The calculation process behind Part L of Building Regulations has always been envisaged to be a benchmarking process for properties of the same type across the entirety of the UK. The need to balance accuracy versus comparability is a constant challenge, especially as the carbon emissions targets become more stringent. In order to drive passive design improvements, the Target CO2 Emissions Rate (TER) in more recent versions of the regulations changes according to system choice and fuel type. Whilst this has reduced greenwashing, it has unintentionally reduced comparability through the absence of an absolute performance metric. It is therefore welcome to see in the current consultation that primary energy consumption is proposed to replace carbon emissions as the primary compliance metric for domestic building regulations in 2020.
Passivhaus standards
The growing popularity in the UK of the Passivhaus methodology for residential design is based not only upon its low-energy credentials but also due to the correlation between recorded and predicted performance, based upon an absolute energy metric. In some cases, local authorities allow the relaxation of certainly carbon emissions-related policies if Passivhaus certification is achieved. To counteract the ‘design-for-compliance’ culture in the UK market, perhaps Building Regulations should consider a similar flexible approach to encourage housebuilders to go beyond the legislative baseline. This would correlate well with the move towards primary energy consumption being the primary driver in 2020.

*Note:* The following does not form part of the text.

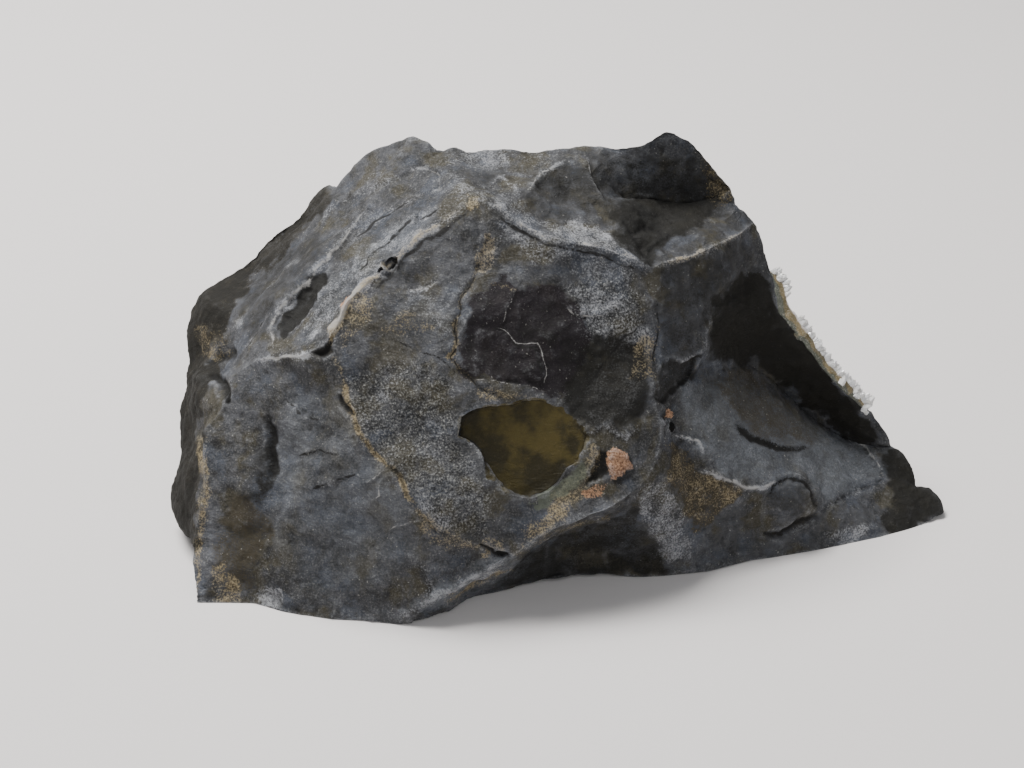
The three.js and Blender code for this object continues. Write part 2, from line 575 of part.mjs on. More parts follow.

The role of Part L in helping the construction industry address the carbon emissions crisis is vital, reducing the energy consumption and carbon footprint of buildings. But through failing to consider the embodied carbon of buildings, along with a limited accuracy of the calculation process and lack of enforcement in compliance, there will be little consistency in the design expectations of buildings. There is some hope that the long-overdue updates to Part L will address these, but whether they will go far enough remains to be seen.